Results and Discussions  The CH₄ gas in the laboratory is tested using the photoacoustic spectroscopy device, The experimental results show that the detection limit of using the optical fiber optic microphone is 7.47 ppm (1 ppm=1×10⁶). According to the Allan variance results, the detection limit of CH₄ gas is 0.23 ppm at an average time of 142 s. Compared with other photoacoustic spectroscopy technologies, the proposed photoacoustic sensing system has the advantages of good stability, fast response speed and simple optical path, and the whole experimental system is simple.

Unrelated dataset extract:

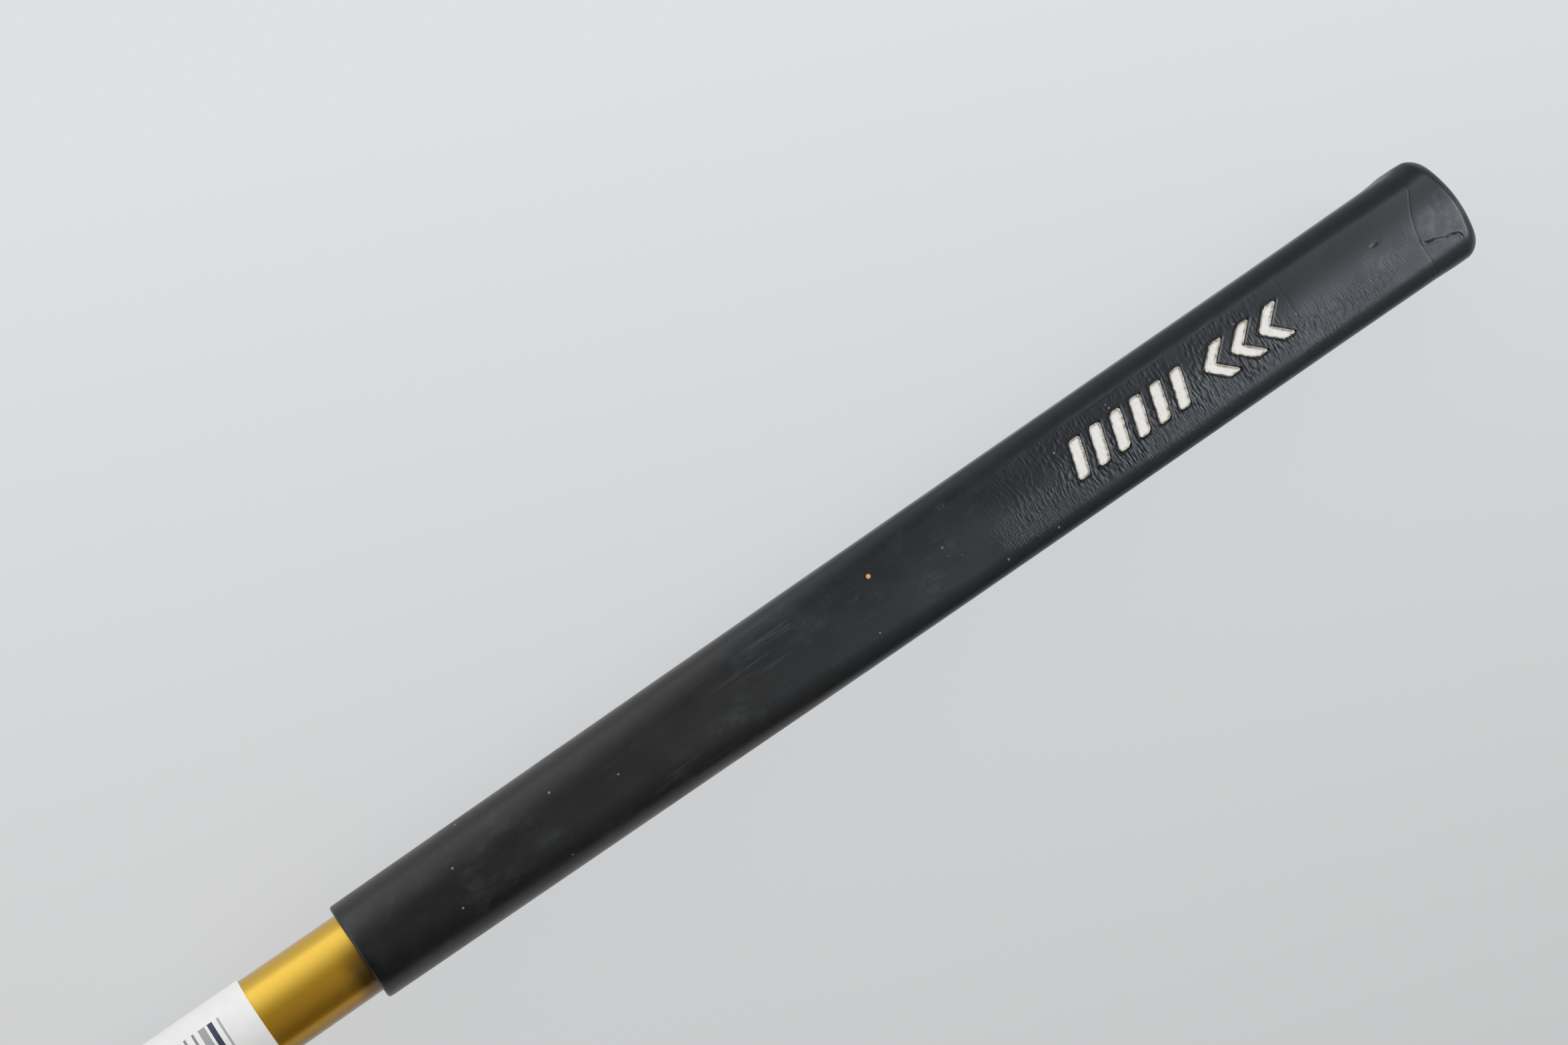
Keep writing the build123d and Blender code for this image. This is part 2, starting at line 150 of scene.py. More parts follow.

Conclusions  A cantilever fiber optic microphone is designed through the simulation and optimization of the cantilever beam. The Q-point stabilized intensity demodulation technology reduces the interference of the ambient temperature to the microphone, thereby ensuring the stability of the fiber microphone for long-term operation. In the experiment, the resonance frequency of the optical fiber microphone and the H-shaped photoacoustic cell was matched to realize the double resonance enhancement of the photoacoustic signal, and a set of high-sensitivity all-optical photoacoustic spectroscopy experimental device was built. The acoustic signal generation and detection of the experimental device are based on optical principle and optical fiber structure, which realizes the all-optical and high-sensitivity detection of CH₄ gas. The detection limit of the experimental setup for CH₄ gas was 7.47 ppm. According to the Allan variance results, the minimum detection limit of the all-optical photoacoustic spectroscopy device is 0.23 ppm under the condition of an average time of 142 s. The photoacoustic sensing system proposed in this experiment has the characteristics of good safety and simple structure. At present, the photoacoustic device can meet the detection level of CH₄ gas leakage in the industry.